### Your goal
Reproduce each line exactly, including spacing and punctuation.

### Source material ###

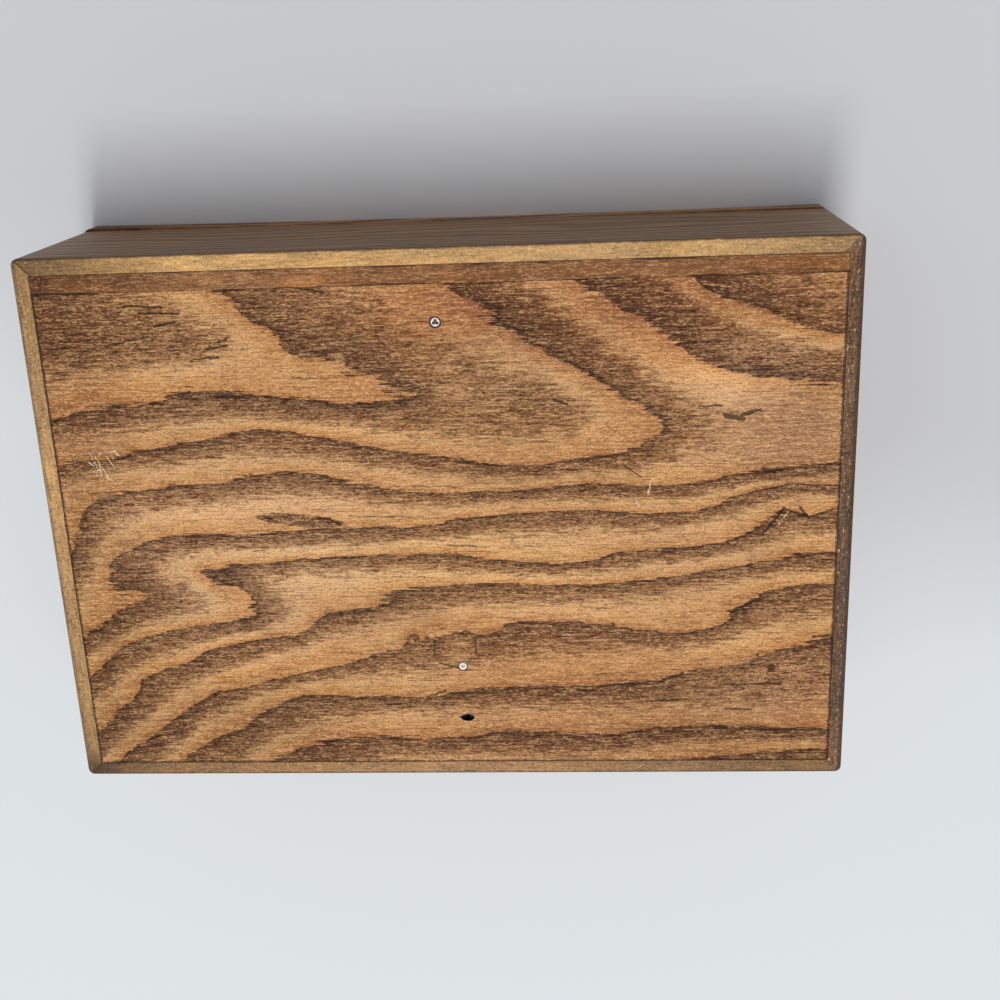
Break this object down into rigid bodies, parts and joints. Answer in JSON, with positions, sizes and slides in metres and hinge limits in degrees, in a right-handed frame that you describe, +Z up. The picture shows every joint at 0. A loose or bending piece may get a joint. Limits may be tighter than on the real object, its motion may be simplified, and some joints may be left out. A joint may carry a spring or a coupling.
{
  "type": "trinket box",
  "caption": "Low rectangular wooden box with mitred side boards, a flush bottom, a crosswise divider and a flat lid on small brass butt hinges.",
  "frame": {"origin": "centre of the underside of the side boards, in the plane that the box stands on", "axes": "+Z up, +X along the length to the right seen from the front, -Y out of the front wall, hinges at +Y"},
  "size_m": [0.203, 0.1451, 0.0575],
  "materials": {
    "side_wood": "satin stained softwood",
    "bottom_wood": "stained softwood with bold grain",
    "filler_wood": "stained softwood",
    "divider_wood": "plain sanded softwood",
    "lid_wood": "satin stained softwood",
    "hinge_brass": "dulled brass",
    "screw_brass": "brass",
    "nail_steel": "bare steel"
  },
  "bodies": {
    "box": {"back_board": "side_wood", "bottom_filler_strip": "filler_wood", "bottom_panel": "bottom_wood", "divider": "divider_wood", "front_board": "side_wood", "front_nail": "nail_steel", "left_board": "side_wood", "left_hinge_box_leaf": "hinge_brass", "left_hinge_box_screw_inner": "screw_brass", "left_hinge_box_screw_outer": "screw_brass", "left_hinge_pin": "hinge_brass", "rear_nail": "nail_steel", "right_board": "side_wood", "right_hinge_box_leaf": "hinge_brass", "right_hinge_box_screw_inner": "screw_brass", "right_hinge_box_screw_outer": "screw_brass", "right_hinge_pin": "hinge_brass"},
    "lid": {"left_hinge_lid_leaf": "hinge_brass", "left_hinge_lid_screw_inner": "screw_brass", "left_hinge_lid_screw_outer": "screw_brass", "lid_panel": "lid_wood", "right_hinge_lid_leaf": "hinge_brass", "right_hinge_lid_screw_inner": "screw_brass", "right_hinge_lid_screw_outer": "screw_brass"}
  },
  "joints": [
    {"name": "lid_hinge", "type": "hinge", "parent": "box", "child": "lid", "pos_m": [0, 0.0723, 0.0495], "axis": [-1, 0, 0], "range_deg": [0, 195]}
  ]
}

###

### Reply to the exercise
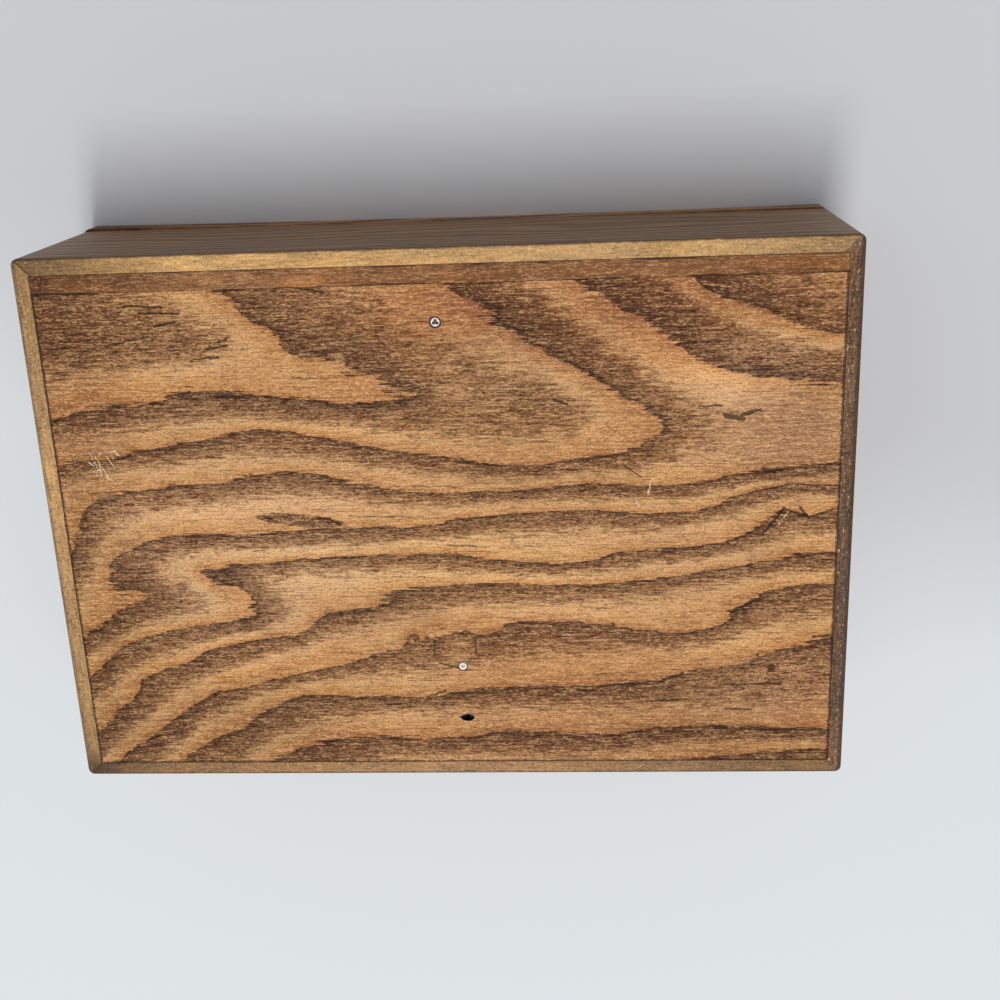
Break this object down into rigid bodies, parts and joints. Answer in JSON, with positions, sizes and slides in metres and hinge limits in degrees, in a right-handed frame that you describe, +Z up. The picture shows every joint at 0. A loose or bending piece may get a joint. Limits may be tighter than on the real object, its motion may be simplified, and some joints may be left out. A joint may carry a spring or a coupling.
{
  "type": "trinket box",
  "caption": "Low rectangular wooden box with mitred side boards, a flush bottom, a crosswise divider and a flat lid on small brass butt hinges.",
  "frame": {"origin": "centre of the underside of the side boards, in the plane that the box stands on", "axes": "+Z up, +X along the length to the right seen from the front, -Y out of the front wall, hinges at +Y"},
  "size_m": [0.203, 0.1451, 0.0575],
  "materials": {
    "side_wood": "satin stained softwood",
    "bottom_wood": "stained softwood with bold grain",
    "filler_wood": "stained softwood",
    "divider_wood": "plain sanded softwood",
    "lid_wood": "satin stained softwood",
    "hinge_brass": "dulled brass",
    "screw_brass": "brass",
    "nail_steel": "bare steel"
  },
  "bodies": {
    "box": {"back_board": "side_wood", "bottom_filler_strip": "filler_wood", "bottom_panel": "bottom_wood", "divider": "divider_wood", "front_board": "side_wood", "front_nail": "nail_steel", "left_board": "side_wood", "left_hinge_box_leaf": "hinge_brass", "left_hinge_box_screw_inner": "screw_brass", "left_hinge_box_screw_outer": "screw_brass", "left_hinge_pin": "hinge_brass", "rear_nail": "nail_steel", "right_board": "side_wood", "right_hinge_box_leaf": "hinge_brass", "right_hinge_box_screw_inner": "screw_brass", "right_hinge_box_screw_outer": "screw_brass", "right_hinge_pin": "hinge_brass"},
    "lid": {"left_hinge_lid_leaf": "hinge_brass", "left_hinge_lid_screw_inner": "screw_brass", "left_hinge_lid_screw_outer": "screw_brass", "lid_panel": "lid_wood", "right_hinge_lid_leaf": "hinge_brass", "right_hinge_lid_screw_inner": "screw_brass", "right_hinge_lid_screw_outer": "screw_brass"}
  },
  "joints": [
    {"name": "lid_hinge", "type": "hinge", "parent": "box", "child": "lid", "pos_m": [0, 0.0723, 0.0495], "axis": [-1, 0, 0], "range_deg": [0, 195]}
  ]
}